The last matter I raise is that the report draws attention to the fact that Queensland still does not have a capacity for the Queensland Police Service and the Queensland Crime and Misconduct Commission to intercept telecommunications. It is inevitable that, in an area where there has essentially been a stand-off between the Commonwealth and the state, various people will make political points about the matter. I do not understand why it has not been within the capacity of the Commonwealth to permit the state to utilise the public interest monitor, which they wish to integrate into the use of interception devices, in the Commonwealth scheme.

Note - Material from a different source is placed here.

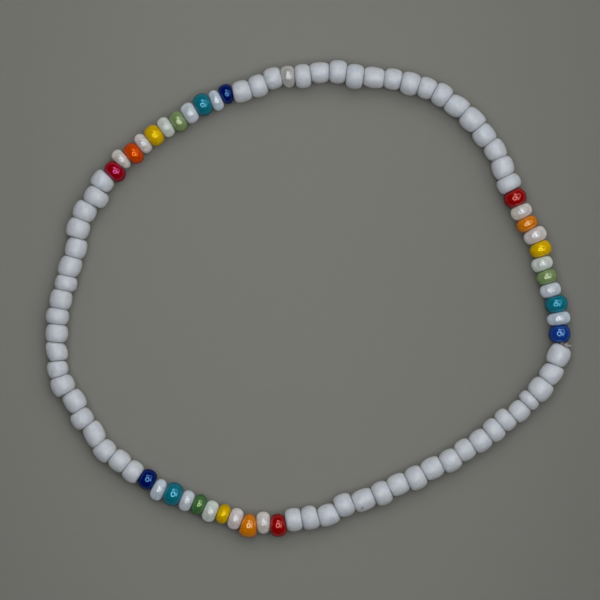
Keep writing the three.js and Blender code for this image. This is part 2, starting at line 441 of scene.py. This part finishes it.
def tube(path, radius, around, closed):
    """Points and faces of a round tube along a path; open ends are capped with a rounded cut."""
    count = len(path)
    rings = []
    up = Vector((0, 0, 1))
    for i, point in enumerate(path):
        before = path[(i - 1) % count] if closed or i else point
        after = path[(i + 1) % count] if closed or i < count - 1 else point
        way = (after - before).normalized()
        side = way.cross(up)
        side = side.normalized() if side.length > 1e-6 else Vector((1, 0, 0))
        top = side.cross(way)
        turns = [2 * math.pi * k / around for k in range(around)]
        rings.append([
            point + side * radius * math.cos(angle) + top * radius * math.sin(angle) for angle in turns
        ])
    points = [point for ring in rings for point in ring]
    faces = ring_faces(count, around)
    if not closed:
        faces = faces[: (count - 1) * around]
        faces.append(tuple(range(around))[::-1])
        faces.append(tuple(range((count - 1) * around, count * around)))
    return points, faces


def cord_path(beads):
    """Through the middle of every face and every bead."""
    path = []
    for i, bead in enumerate(beads):
        before = beads[i - 1]
        path.append((before.face_middle(before.end_face) + bead.face_middle(bead.start_face)) / 2)
        path.append(bead.middle.copy())
    return path


def knot_path(middle, heading):
    """A tight overhand knot as a trefoil, lying across the cord."""
    along, out = ahead(heading), outwards(heading)
    size = [half - KNOT_STRAND for half in KNOT_SIZE]
    path = []
    for k in range(KNOT_STEPS):
        t = 2 * math.pi * k / KNOT_STEPS
        a = (math.sin(t) + 2 * math.sin(2 * t)) / 3
        b = (math.cos(t) - 2 * math.cos(2 * t)) / 3
        c = -math.sin(3 * t)
        path.append(middle + along * a * size[0] + out * b * size[1] + Vector((0, 0, c * size[2])))
    return path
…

There has been a very long period where both the Queensland government and the Commonwealth government have said that they want to be able to exercise at a state level the same intercept powers that are exercised in every other state jurisdiction. Queensland, however, say that they want to have the extra civil liberties safeguard of the involvement of a public interest monitor. As a matter of policy from the point of view of the Commonwealth, I see no reason why that could not have been facilitated. Nonetheless, that stand-off is still occurring and whatever political stance one takes—whether one wishes to blame Queensland or the Commonwealth—it is an issue that needs to be resolved. It is a matter that needs attention. I thank the House for its extended tolerance of these remarks. I commend the work of the committee and I acknowledge the work of the chairman, Senator Ian Macdonald, who is tabling this report in the other place. I commend the report for the attention of the next parliament.